**Stated goal:** Return, unaltered, every line from the beginning of the material below up to and including the one with "in a collection.".

++++ Supplied information ++++

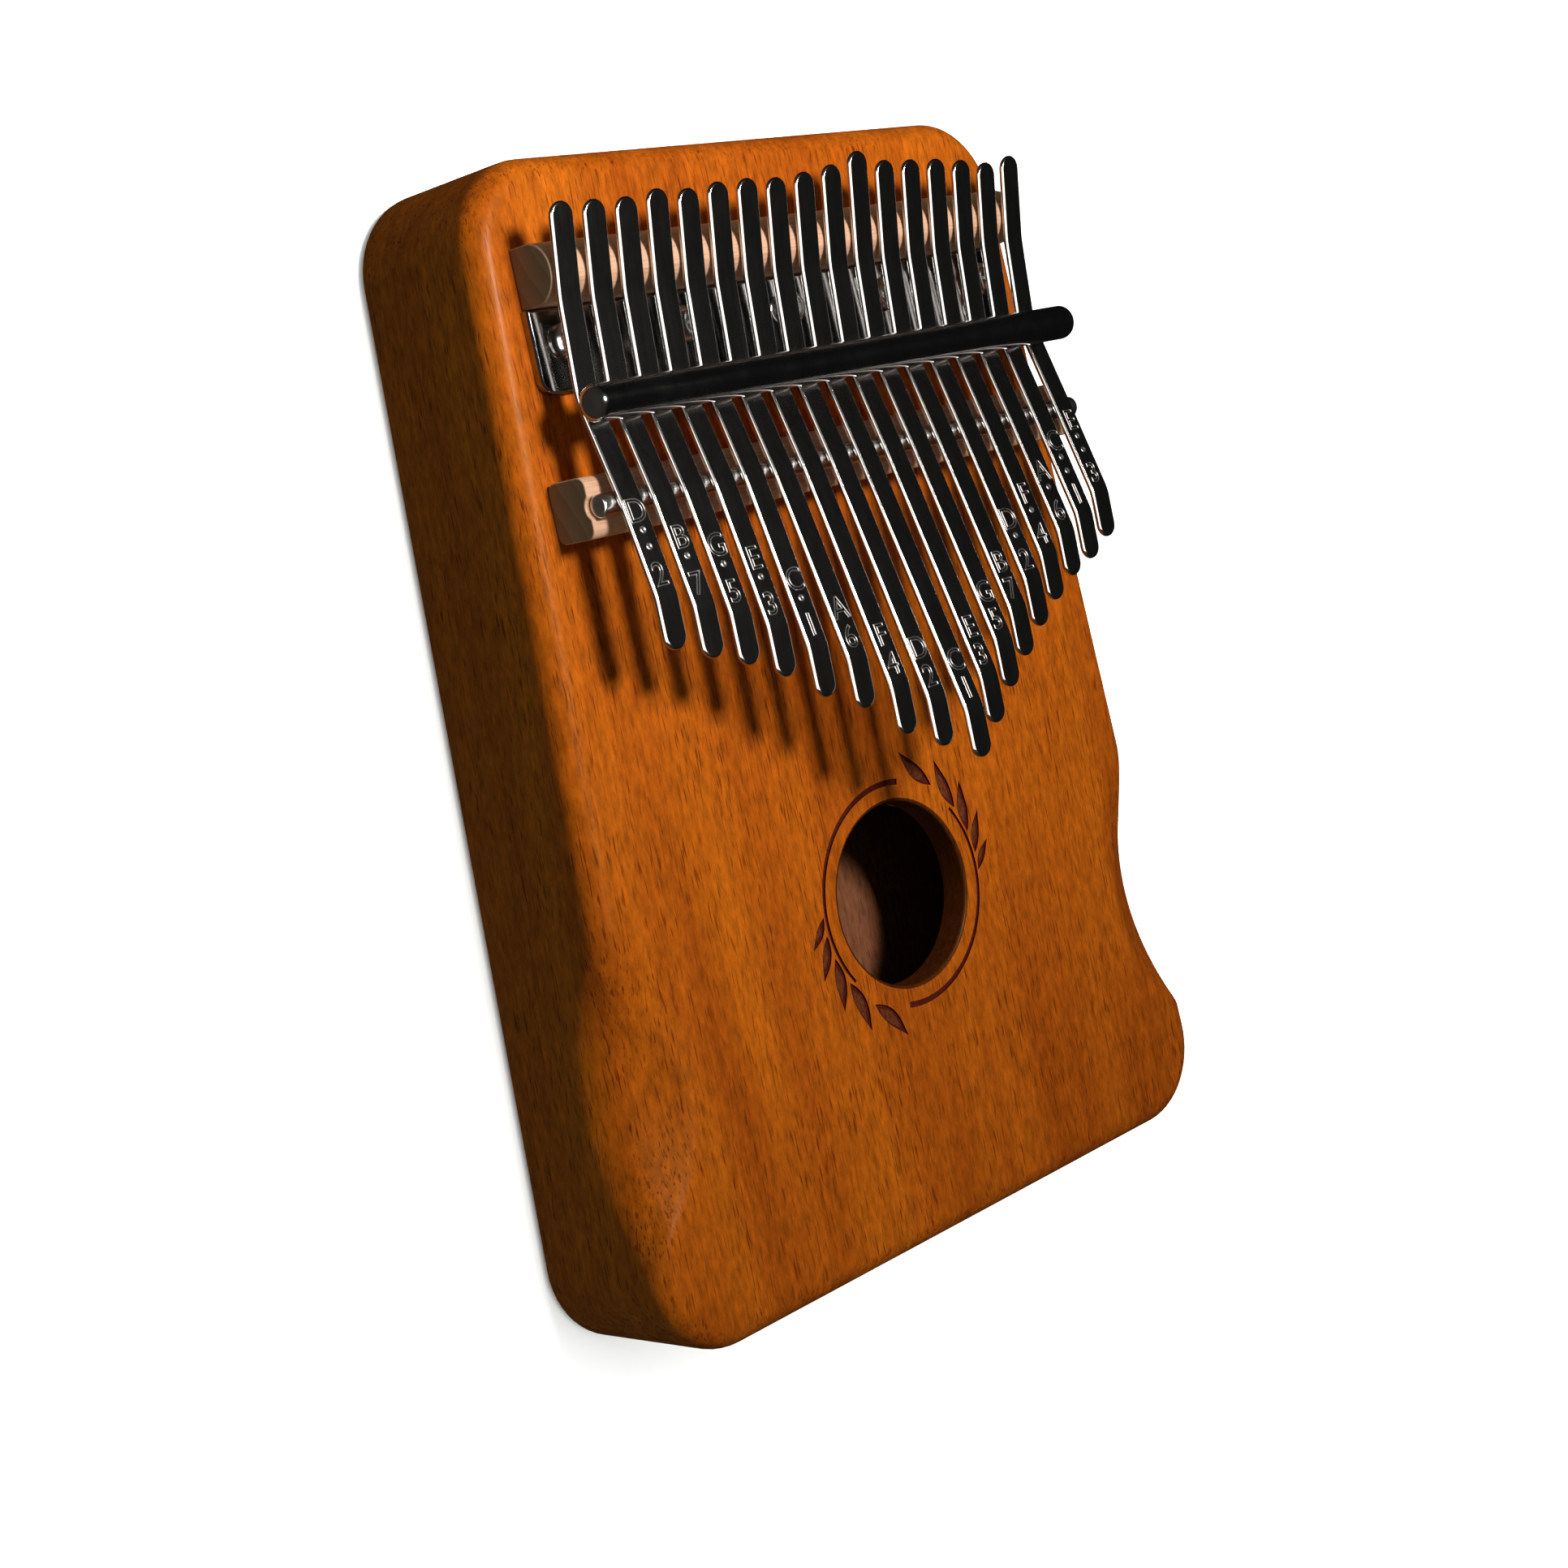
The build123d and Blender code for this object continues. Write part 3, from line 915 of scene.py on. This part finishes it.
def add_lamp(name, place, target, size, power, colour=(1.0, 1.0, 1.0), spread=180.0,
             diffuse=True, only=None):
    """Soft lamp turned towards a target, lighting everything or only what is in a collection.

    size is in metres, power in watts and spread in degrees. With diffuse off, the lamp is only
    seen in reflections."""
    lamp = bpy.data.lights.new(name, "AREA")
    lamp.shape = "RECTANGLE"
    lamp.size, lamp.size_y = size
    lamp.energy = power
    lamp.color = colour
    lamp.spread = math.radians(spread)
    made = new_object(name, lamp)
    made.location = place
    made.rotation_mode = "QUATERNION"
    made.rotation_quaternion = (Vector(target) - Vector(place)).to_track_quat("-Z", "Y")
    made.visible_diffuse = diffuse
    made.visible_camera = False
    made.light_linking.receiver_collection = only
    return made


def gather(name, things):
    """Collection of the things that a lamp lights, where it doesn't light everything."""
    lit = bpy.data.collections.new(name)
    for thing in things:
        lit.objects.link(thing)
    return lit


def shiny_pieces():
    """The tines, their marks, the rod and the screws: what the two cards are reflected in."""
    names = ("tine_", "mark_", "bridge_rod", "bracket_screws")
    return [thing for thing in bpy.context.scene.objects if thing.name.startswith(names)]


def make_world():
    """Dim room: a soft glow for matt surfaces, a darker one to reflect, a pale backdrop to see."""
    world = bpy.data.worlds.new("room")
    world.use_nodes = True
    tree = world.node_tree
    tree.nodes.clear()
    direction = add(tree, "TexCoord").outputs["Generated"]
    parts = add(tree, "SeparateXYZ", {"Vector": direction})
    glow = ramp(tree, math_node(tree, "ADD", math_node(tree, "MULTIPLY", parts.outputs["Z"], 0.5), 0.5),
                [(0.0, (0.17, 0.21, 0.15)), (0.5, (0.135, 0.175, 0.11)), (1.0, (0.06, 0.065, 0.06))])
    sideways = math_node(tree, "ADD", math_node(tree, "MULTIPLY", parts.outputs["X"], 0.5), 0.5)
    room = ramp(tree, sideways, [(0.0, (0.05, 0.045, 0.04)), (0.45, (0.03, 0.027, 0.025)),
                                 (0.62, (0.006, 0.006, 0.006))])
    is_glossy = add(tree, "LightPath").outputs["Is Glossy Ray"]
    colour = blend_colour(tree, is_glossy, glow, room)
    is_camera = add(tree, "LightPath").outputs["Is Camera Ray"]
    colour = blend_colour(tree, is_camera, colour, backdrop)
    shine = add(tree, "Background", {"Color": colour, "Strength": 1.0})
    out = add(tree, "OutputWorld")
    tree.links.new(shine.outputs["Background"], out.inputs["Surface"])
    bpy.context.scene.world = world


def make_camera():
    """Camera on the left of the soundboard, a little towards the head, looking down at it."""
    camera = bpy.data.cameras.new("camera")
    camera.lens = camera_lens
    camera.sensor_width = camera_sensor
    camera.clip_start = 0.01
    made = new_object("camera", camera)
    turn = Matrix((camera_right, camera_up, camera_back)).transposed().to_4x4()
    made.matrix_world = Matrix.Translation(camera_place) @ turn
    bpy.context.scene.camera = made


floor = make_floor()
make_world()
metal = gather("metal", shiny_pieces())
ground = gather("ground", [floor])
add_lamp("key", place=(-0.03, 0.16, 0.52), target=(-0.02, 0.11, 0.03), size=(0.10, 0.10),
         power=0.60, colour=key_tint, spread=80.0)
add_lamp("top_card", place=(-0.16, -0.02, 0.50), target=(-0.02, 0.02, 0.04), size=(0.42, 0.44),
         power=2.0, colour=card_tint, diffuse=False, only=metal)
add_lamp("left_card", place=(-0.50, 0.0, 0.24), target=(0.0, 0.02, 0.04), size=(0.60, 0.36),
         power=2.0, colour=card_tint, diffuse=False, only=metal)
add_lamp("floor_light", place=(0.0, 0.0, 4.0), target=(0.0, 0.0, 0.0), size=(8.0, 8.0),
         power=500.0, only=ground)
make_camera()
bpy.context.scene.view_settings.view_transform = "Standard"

++++

**The response:**
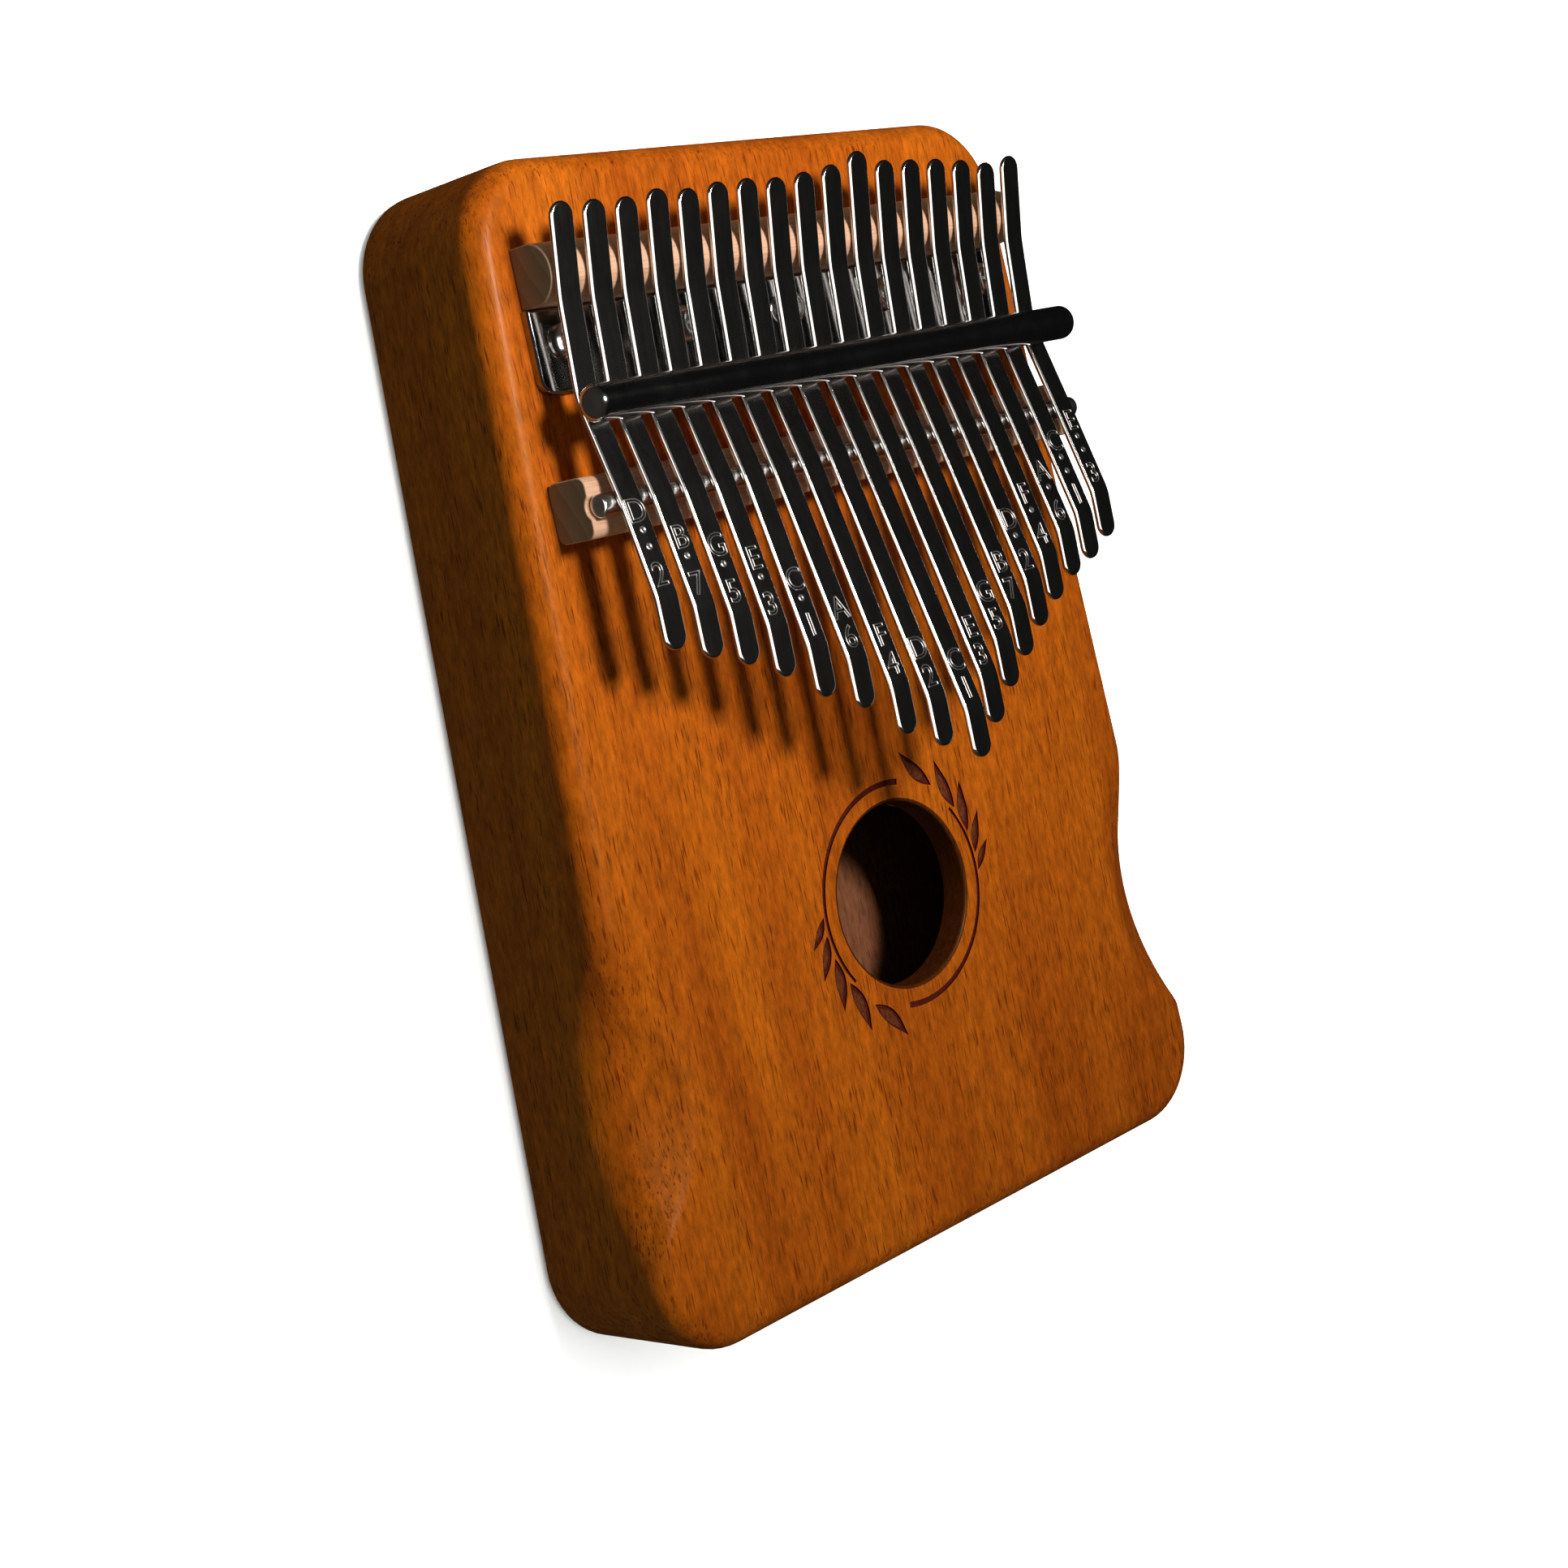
The build123d and Blender code for this object continues. Write part 3, from line 915 of scene.py on. This part finishes it.
def add_lamp(name, place, target, size, power, colour=(1.0, 1.0, 1.0), spread=180.0,
             diffuse=True, only=None):
    """Soft lamp turned towards a target, lighting everything or only what is in a collection.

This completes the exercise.